Thomas Field Mostrom ’59

Thomas Field Mostrom ’59 died on September 25, 2005, in Cambridge, Massachusetts.

Born on July 2, 1931, in Boston, he prepared for college at the Belmont Hill School in Massachusetts and became a member of Zeta Psi Fraternity at Bowdoin. Following his graduation in 1959, he joined the faculty at the Taft School in Watertown, CT, where he taught Latin and coached hockey. During the summer of 1960, he studied the Russian language at Yale’s Summer Language Institute, and in the summer of 1962 he was in Europe with the Yale Russian Chorus. From 1963 to 1966, he studied Russian at the University of Stockholm in Sweden, becoming fluent in Swedish in the process.
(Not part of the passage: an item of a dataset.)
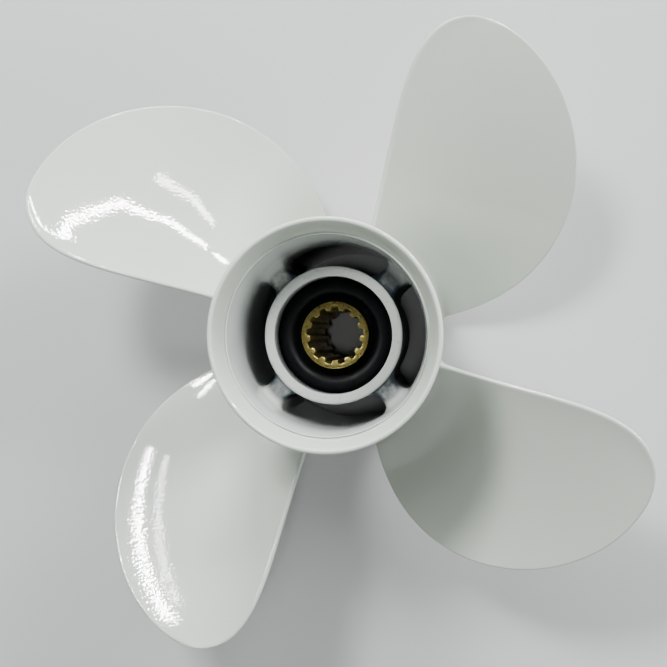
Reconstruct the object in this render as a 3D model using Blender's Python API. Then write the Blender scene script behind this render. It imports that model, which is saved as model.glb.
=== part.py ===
"""Four-blade outboard-motor propeller with exhaust through its hub.

Metres, +Z up. The propeller stands on the front rim of its barrel, with the origin in the
middle of that rim and +Z along the shaft towards the aft end. Seen from aft it turns
clockwise. The barrel, hub, ribs and blades are one aluminium casting in the real thing, and
a rubber bush carries a splined brass sleeve in its middle.
"""

import math

import bmesh
import bpy
from mathutils import Vector

# Clearance between solids that touch in the real propeller
GAP = 0.0003

# Barrel
BARREL_LENGTH = 0.127
RIM_RADIUS = 0.046
RIM_ROUND = 0.001
FRONT_RADIUS = 0.0409
OUTSIDE_DRAFT = 0.022
FLARE_START = 0.098
MOUTH_DEPTH = 0.0079
MOUTH_RADIUS = 0.0402
STEP_RADIUS = 0.0396
THROAT_DEPTH = 0.028
THROAT_RADIUS = 0.0379
FRONT_BORE_RADIUS = 0.0374
FRONT_EDGE_ROUND = 0.0006
BARREL_SIDES = 80

# Inner hub, whose ring face lies below the barrel's aft rim
HUB_TOP = BARREL_LENGTH - 0.0321
HUB_BOTTOM = 0.009
HUB_BORE_RADIUS = 0.0240
HUB_TOP_RADIUS = 0.0281
HUB_BOTTOM_RADIUS = 0.0258
HUB_EDGE_ROUND = 0.0012
HUB_SIDES = 64

# Ribs between the hub and the barrel, thicker at the aft end
RIB_COUNT = 4
RIB_FIRST_ANGLE = math.radians(44.3)
RIB_TOP = BARREL_LENGTH - 0.0365
RIB_BOTTOM = 0.010
RIB_TOP_WIDTH = 0.0092
RIB_BOTTOM_WIDTH = 0.0054
RIB_ROOT_FLARE = 0.0016
RIB_EDGE_ROUND = 0.0022

# Rubber bush
BUSH_BOTTOM = 0.0125
BUSH_SHOULDER = BARREL_LENGTH - 0.0445
BUSH_CREST = BARREL_LENGTH - 0.0405
BUSH_CREST_RADIUS = 0.0200
BUSH_DIP = BARREL_LENGTH - 0.0460
BUSH_SIDES = 56

# Brass sleeve
SLEEVE_TOP = BARREL_LENGTH - 0.0391
SLEEVE_BOTTOM = BARREL_LENGTH - 0.1160
SLEEVE_RADIUS = 0.01386
SLEEVE_FLANGE_RADIUS = 0.0165
SLEEVE_FLANGE_HEIGHT = 0.0060
SPLINE_COUNT = 13
SPLINE_ROOT_RADIUS = 0.0118
SPLINE_TIP_RADIUS = 0.0104
SPLINE_CHAMFER = 0.0008
SEAT_RADIUS = 0.0130
SEAT_DEPTH = 0.0100

# Blades: a screw surface with rake, between two edges that meet at the tip
BLADE_COUNT = 4
BLADE_STEP = math.radians(90)
TIP_RADIUS = 0.1435
PITCH = 0.3438
SCREW_HEIGHT = -0.0034
RAKE = 0.46
RAKE_CURVE = -1.37
RAKE_FROM_RADIUS = 0.046
EDGE_ROOT_RADIUS = 0.044
TIP_ANGLE = math.radians(60.8)
TRAILING_ANGLES = [math.radians(a) for a in (70.0, 77.3, 74.2, 73.5)]
LEADING_ANGLES = [math.radians(a) for a in (48.5, 35.5, 14.0, 11.7)]
EDGE_THICKNESS = 0.0021
TIP_THICKNESS = 0.0030
ROOT_THICKNESS = 0.0100
CUP_HEIGHT = 0.0012
CUP_SHARE = 0.12
FILLET = 0.0060
LEADING_FILLET = 0.0026
TRAILING_FILLET = 0.0045
BLADE_ROOT_RADIUS = 0.0424
BLADE_STATIONS = 12
BLADE_ROWS = 13


def paint(name, colour, metallic, roughness):
    """A plain Principled material."""
    made = bpy.data.materials.new(name)
    made.use_nodes = True
    shader = made.node_tree.nodes["Principled BSDF"]
    shader.inputs["Base Color"].default_value = (*colour, 1.0)
    shader.inputs["Metallic"].default_value = metallic
    shader.inputs["Roughness"].default_value = roughness
    made.diffuse_color = (*colour, 1.0)
    return made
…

Upon his return to New England, he was the subscription manager for the Boston Opera Company. By 1966, he was a reporter for the Worcester Telegram in Massachusetts, and, by 1969, he was a ceramic artist and potter in Newburyport, MA. He founded the Rare Earth Mudworks in Amesbury, MA, a company that manufactured potting materials, tools and equipment, and he established offices in Newfield, ME, and in South Boston, MA. He continued his experimentation and research into the area’s natural resources – the mud and clay along the Merrimack River and the wildflowers in the adjacent fields – through an active interest in horticulture and gardening. He is survived by his son, Stenvik of San Francisco, CA; and two brothers, Philip E. Mostrom ’56 of Darnestown, MD, and Richard N. Mostrom ’61 of Bedford, NH.